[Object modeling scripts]
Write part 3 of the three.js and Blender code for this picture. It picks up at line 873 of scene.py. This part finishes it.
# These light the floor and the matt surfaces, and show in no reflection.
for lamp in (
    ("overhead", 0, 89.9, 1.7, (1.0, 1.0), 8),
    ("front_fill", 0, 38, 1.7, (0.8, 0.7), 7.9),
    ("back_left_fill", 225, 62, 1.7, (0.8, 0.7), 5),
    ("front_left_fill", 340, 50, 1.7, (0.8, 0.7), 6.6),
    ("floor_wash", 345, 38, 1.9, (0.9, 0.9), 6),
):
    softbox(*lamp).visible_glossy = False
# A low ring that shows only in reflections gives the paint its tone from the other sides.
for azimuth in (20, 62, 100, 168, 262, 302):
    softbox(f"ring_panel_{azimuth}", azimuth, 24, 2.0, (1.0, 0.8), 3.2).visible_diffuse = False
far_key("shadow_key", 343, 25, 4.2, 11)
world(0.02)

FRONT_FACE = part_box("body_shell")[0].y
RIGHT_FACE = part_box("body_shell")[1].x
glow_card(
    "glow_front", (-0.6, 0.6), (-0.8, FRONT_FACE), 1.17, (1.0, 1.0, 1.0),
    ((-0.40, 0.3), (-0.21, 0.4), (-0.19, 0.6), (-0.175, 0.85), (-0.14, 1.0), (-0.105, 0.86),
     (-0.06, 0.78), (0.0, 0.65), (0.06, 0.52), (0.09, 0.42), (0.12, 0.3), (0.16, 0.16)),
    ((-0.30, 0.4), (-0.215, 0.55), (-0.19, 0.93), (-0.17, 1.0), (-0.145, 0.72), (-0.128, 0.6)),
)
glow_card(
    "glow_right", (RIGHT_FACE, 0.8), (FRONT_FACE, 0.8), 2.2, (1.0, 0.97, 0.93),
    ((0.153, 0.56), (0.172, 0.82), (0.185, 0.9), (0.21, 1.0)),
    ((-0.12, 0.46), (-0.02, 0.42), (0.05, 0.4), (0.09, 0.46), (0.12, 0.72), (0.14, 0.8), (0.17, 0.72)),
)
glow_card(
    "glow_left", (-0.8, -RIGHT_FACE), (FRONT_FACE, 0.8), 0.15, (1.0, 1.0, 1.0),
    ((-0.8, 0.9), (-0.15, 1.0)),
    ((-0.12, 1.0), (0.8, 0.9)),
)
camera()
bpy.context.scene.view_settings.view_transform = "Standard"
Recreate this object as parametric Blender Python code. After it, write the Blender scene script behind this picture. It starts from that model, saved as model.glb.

WHAT NEEDS TO BE DONE → Print every entry exactly as written.

ANSWER →
Write part 3 of the three.js and Blender code for this picture. It picks up at line 873 of scene.py. This part finishes it.
# These light the floor and the matt surfaces, and show in no reflection.
for lamp in (
    ("overhead", 0, 89.9, 1.7, (1.0, 1.0), 8),
    ("front_fill", 0, 38, 1.7, (0.8, 0.7), 7.9),
    ("back_left_fill", 225, 62, 1.7, (0.8, 0.7), 5),
    ("front_left_fill", 340, 50, 1.7, (0.8, 0.7), 6.6),
    ("floor_wash", 345, 38, 1.9, (0.9, 0.9), 6),
):
    softbox(*lamp).visible_glossy = False
# A low ring that shows only in reflections gives the paint its tone from the other sides.
for azimuth in (20, 62, 100, 168, 262, 302):
    softbox(f"ring_panel_{azimuth}", azimuth, 24, 2.0, (1.0, 0.8), 3.2).visible_diffuse = False
far_key("shadow_key", 343, 25, 4.2, 11)
world(0.02)

FRONT_FACE = part_box("body_shell")[0].y
RIGHT_FACE = part_box("body_shell")[1].x
glow_card(
    "glow_front", (-0.6, 0.6), (-0.8, FRONT_FACE), 1.17, (1.0, 1.0, 1.0),
    ((-0.40, 0.3), (-0.21, 0.4), (-0.19, 0.6), (-0.175, 0.85), (-0.14, 1.0), (-0.105, 0.86),
     (-0.06, 0.78), (0.0, 0.65), (0.06, 0.52), (0.09, 0.42), (0.12, 0.3), (0.16, 0.16)),
    ((-0.30, 0.4), (-0.215, 0.55), (-0.19, 0.93), (-0.17, 1.0), (-0.145, 0.72), (-0.128, 0.6)),
)
glow_card(
    "glow_right", (RIGHT_FACE, 0.8), (FRONT_FACE, 0.8), 2.2, (1.0, 0.97, 0.93),
    ((0.153, 0.56), (0.172, 0.82), (0.185, 0.9), (0.21, 1.0)),
    ((-0.12, 0.46), (-0.02, 0.42), (0.05, 0.4), (0.09, 0.46), (0.12, 0.72), (0.14, 0.8), (0.17, 0.72)),
)
glow_card(
    "glow_left", (-0.8, -RIGHT_FACE), (FRONT_FACE, 0.8), 0.15, (1.0, 1.0, 1.0),
    ((-0.8, 0.9), (-0.15, 1.0)),
    ((-0.12, 1.0), (0.8, 0.9)),
)
camera()
bpy.context.scene.view_settings.view_transform = "Standard"
Recreate this object as parametric Blender Python code. After it, write the Blender scene script behind this picture. It starts from that model, saved as model.glb.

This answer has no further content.